Das ist die Krise: Euro retten - aber sicher

Warum mehr Geld besser ist als weniger Geld, und was die EZB tun sollte. Fragen und Antworten zur Eurokrise.

Ein bisschen mehr Geld müsste es schon sein, um die Anleger zu beruhigen. Bild: jala / photocase.com

Die Krise nervt. Wann ist sie endlich zu Ende?

Noch lange nicht. Die Krise wird sich weiter verschärfen. Denn keines der Probleme ist gelöst. Die griechische Wirtschaft schrumpft so rasant, dass selbst der vereinbarte Schuldenerlass von 100 Milliarden Euro nicht reichen wird. Zudem dürfte auch Portugal einen Schuldenschnitt benötigen. Vor allem aber hat sich die Eurokrise längst vom Rand in den Kern gefressen: Selbst Italien und Spanien sind von der Pleite bedroht.

Gibt es jemanden, der von der Krise profitiert?

Einzelne Spekulanten können auch in einer Krise Gewinne erzielen. Wer zum Beispiel bei der Börsenpanik am Dienstag Bankaktien gekauft hat, hat ein gutes Geschäft gemacht - sofern er die Aktien am Donnerstag gleich wieder verkauft hat. Doch selbst wenn einzelne Spekulanten gewinnen, verlieren in einer Krise alle, Arbeitnehmer genauso wie Aktionäre, weil das Volkseinkommen sinkt.

Warum ist Deutschland eigentlich nicht in der Krise?

Deutschland scheint es tatsächlich bestens zu gehen: Die Arbeitslosigkeit sinkt und die Steuern sprudeln. Wie die Steuerschätzung am Freitag ergab, ist allein für 2011 mit einem Plus von 17,5 Milliarden Euro zu rechnen. Zudem bekommt Deutschland derzeit seine Staatskredite fast geschenkt - gegenwärtig beträgt der Zinssatz 1,8 Prozent. Zugleich liegt die Inflation hierzulande bei 2,5 Prozent. Die deutsche Staatsschuld baut sich also von selbst ab. Dies ist ein Ergebnis der Eurokrise: Die Anleger flüchten aus italienischen oder spanischen Staatsanleihen und legen ihr Geld lieber in Deutschland an. Dafür nehmen die Investoren sogar in Kauf, dass sie Geld verlieren, wenn sie Bundesanleihen kaufen.

Aber kann die Eurokrise später nach Deutschland kommen?

Vorboten einer Krise haben die Bundesrepublik bereits erreicht: Das Deutsche Institut für Wirtschaftsforschung rechnet damit, dass die deutsche Wirtschaft im vierten Quartal stagniert. Als Exportnation kann sich Deutschland nicht davon abkoppeln, dass mehrere Eurostaaten auf die Pleite zusteuern.

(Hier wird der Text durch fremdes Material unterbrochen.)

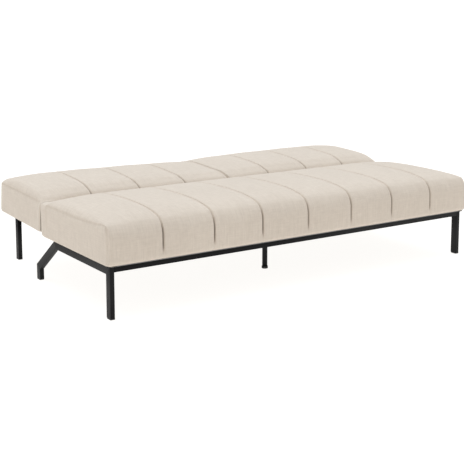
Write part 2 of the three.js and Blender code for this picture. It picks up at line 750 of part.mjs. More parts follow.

Würde es helfen, wenn Griechenland den Euro verlässt?

Es gibt ein gutes Argument, warum es sinnvoll sein könnte, zur Drachme zurückzukehren: Sie würde stark an Wert verlieren, so dass die Wettbewerbsfähigkeit der Griechen schlagartig steigen und ihr Export zulegen würde. Doch die Konsequenzen wären bitter, weil die Griechen ihre Importe nicht mehr zahlen könnten - und diese sind meist existenziell. Dazu gehören deutsche Krebsmedikamente, aber auch Nahrungsmittel. Griechische Wirtschaftsexperten fürchten, dass sich ihr Land auf dem Niveau von Albanien wiederfinden würde, wenn es die Drachme einführt. Dies erklärt auch, warum 85 Prozent der Griechen im Euro bleiben wollen.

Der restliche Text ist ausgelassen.